The scapegoats are now no longer the aristocrats, but the possessors, from peasant to entrepreneur. The disciples of the movement are promised, not equal rights, but the privilege of the unpropertied; not freedom for all, but the dictatorship of the city proletariat, the “workers.” But this represents no change of a world outlook – which was, and still is, materialistic and utilitarian – but solely a change in revolutionary methods. The professional demagogues now mobilize a different section of the nation for class war. At first, about 1770, peasants and craftsman were approached with some hesitation, both in England and France. The cahiers of small-town and country deputies in 1789, which were supposed to represent the “Cry of the Nation,” were composed by professional ranters [22] and were not understood at all by the greater part of the electorate. These classes were too deeply rooted in tradition to be unconditionally available as means and weapons. Without the mob from the eastern suburbs – the fists of the capital, always handy – the Reign of Terror in Paris would have been impossible.
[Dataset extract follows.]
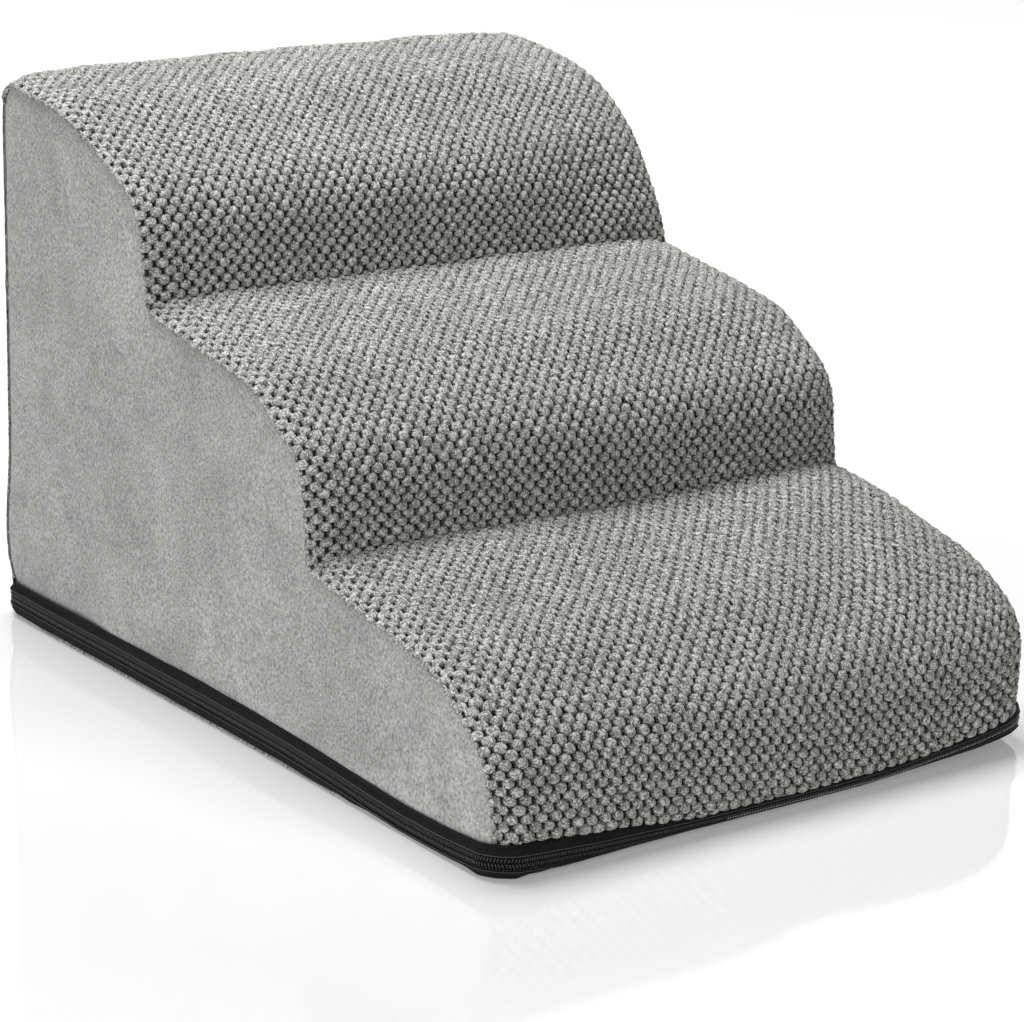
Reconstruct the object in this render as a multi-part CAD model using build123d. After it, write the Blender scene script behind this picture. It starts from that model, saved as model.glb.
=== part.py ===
from build123d import *
import os

# Pet stairs: three soft steps of glued foam in a zipped cloth cover, on a black base band.
# X runs across the treads, the low step faces -Y and Z is up. The origin is on the floor,
# under the middle of the side panels. All lengths are in millimetres.

# Outline of a side panel, which is the seam line of the cover
width = 400.0  # over the two side panels
low_run = 189.0  # front face to the first crease
step_run = 181.0  # each upper step, from its riser to the next crease or the back
low_rise = 127.0  # floor to the first crease
step_rise = 115.0  # each upper step, from its crease to the next
upper_steps = 2
band_height = 22.5  # black base band, from the floor to the cover's lower seam
nose_radius = 40.0  # where a riser turns over into its tread
brow_radius = 78.0  # where the sloping front of a tread flattens out
top_brow_radius = 150.0
crease_radius = 5.0
back_edge_radius = 15.0
least_radius = 2.0
# Corner places of each step, low step first, as shares of that step's run and rise
nose_shares = ((0.060, 0.53), (0.040, 0.52), (0.065, 0.58))
brow_shares = ((0.33, 0.82), (0.32, 0.825), (0.545, 0.915))

# Cloth and foam layers
side_thickness = 2.0  # short-nap cloth of the side panels
fleece_thickness = 6.0  # bubble fleece, from its backing to the tops of the bubbles
fleece_edge = 3.5  # the same fleece where its seam pulls it flat
crown = 5.0  # swell of the soft wrap between the side seams
hem_sag = 8.0  # how far the fleece hangs over the band in the middle of the front and back
wrap_thickness = 22.0  # soft foam sheet wrapped over the firm core
layer_gap = 0.3  # between layers that follow a curve
# Places across half the width, with the shares of the crown and of the hem's sag at each
crown_shares = (
    (0.0, 1.0, 1.0), (0.45, 0.97, 0.85), (0.76, 0.9, 0.4), (0.93, 0.6, 0.0), (1.0, 0.0, 0.0)
)

# Base band, measured outwards from the plane of the side panels
corner_radius = 22.0  # of the base, in plan
strip_thickness = 1.1  # folded black cloth
tape_stand = 2.6  # side panel plane to the back of the zip tape
tape_thickness = 0.5
foot_tuck = 1.5  # how far the lower strip is drawn in at the floor
zip_height = 12.5  # floor to the middle of the zip
hem_reach = 5.0  # middle of the zip to the folded edge of each strip
hem_lap = 2.3  # how far each strip lies flat over the tape
floor_hem = 8.5  # width of the lower strip turned in under the base
hem_thickness = 0.6
bottom_thickness = 1.5  # non-slip bottom cloth
dot_radius = 2.5
dot_pitch = 36.0
dot_margin = 8.0  # bare cloth between the turned-in hem and the nearest dot

# Zip chain: two nylon coils side by side on the faces of their tapes
coil_width = 2.7
coil_thickness = 1.4
coil_gap = 0.2  # between the two coils where they mesh
tape_gap = 0.3  # between the inner edges of the two tapes
zip_side_margin = 14.0  # closed end of the chain, short of the rear corner on the right side
zip_back_reach = 30.0  # first end of the chain, past the rear corner on the left
tape_tail = 12.0  # tape that runs on past each end of the chain
stop_length = 3.0
stop_wall = 1.1
stop_reach = 2.0  # width of one top stop across its tape
stop_half_width = 3.0  # bottom stop, from the middle of the zip
stop_web = 0.8  # half the width of the bottom stop's middle web
stop_clearance = 0.2

# Slider and pull tab
slider_length = 12.0
slider_nose = 4.5  # half the width across the shoulders
slider_tail = 3.9  # half the width where the closed chain comes out
shoulder_length = 4.0
plate_thickness = 1.2
slider_clearance = 0.3  # to the coils and the tapes
wedge_half_width = 1.5
wedge_tip = 0.3
wedge_clearance = 0.7  # wedge to the parted tape edges
bail_length = 9.5
bail_height = 3.4
bail_width = 2.2
bail_wall = 1.0
bail_radius = 1.4
pin_radius = 0.75
tab_length = 24.0
tab_width = 6.4
tab_neck = 4.8
tab_thickness = 1.2
tab_end_radius = 1.6
eye_gap = 0.5  # eye of the tab to each side of the bail
turn_clearance = 0.3  # tab to the bail as it swings over

overrun = 5.0  # how far a cut runs past what it cuts

half_width = width / 2
half_length = (low_run + upper_steps * step_run) / 2
strip_in = tape_stand + tape_thickness
strip_out = strip_in + strip_thickness
coil_out = strip_in + coil_thickness
foot_out = -foot_tuck
core_half_width = half_width - side_thickness
bottom_top = hem_thickness + bottom_thickness
chain_end_y = half_length - corner_radius - zip_side_margin
chain_start_x = -half_width + corner_radius + zip_back_reach


def seam_corners():
    """Corners of the seam line from the front foot to the back foot, each with its radius."""
    foot_y = -half_length
    foot_z = 0.0
    corners = [(foot_y, band_height, 0.0, True)]
    for step in range(upper_steps + 1):
        run = step_run if step else low_run
        rise = step_rise if step else low_rise
        top = step == upper_steps
        nose_run, nose_rise = nose_shares[step]
        brow_run, brow_rise = brow_shares[step]
        corners.append((foot_y + nose_run * run, foot_z + nose_rise * rise, nose_radius, True))
        brow = top_brow_radius if top else brow_radius
        corners.append((foot_y + brow_run * run, foot_z + brow_rise * rise, brow, True))
        foot_y += run
        foot_z += rise
        corners.append((foot_y, foot_z, back_edge_radius if top else crease_radius, top))
    corners.append((foot_y, band_height, 0.0, True))
    return corners


def meet(first, second):
    """Point where two lines cross, each given as a point and a direction."""
    (start, along), (other, across) = first, second
    gap = other - start
    turn = along.X * across.Y - along.Y * across.X
    return start + along * ((gap.X * across.Y - gap.Y * across.X) / turn)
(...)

It is not true that the problem was one of economic necessities. Rates and taxes were sovereign rights. Universal suffrage was intended as a blow against the structure of society. Hence the failure of the Convention: peasantry and craftsmen were no reliable following for professional demagogues. They possessed a native sense of respect and self-respect. They had too much instinct and too little town-intelligence. They were industrious and had learnt something; besides, they wished to leave the farm or the workshop to their sons. No permanent effect could be made upon them by programs and catchwords.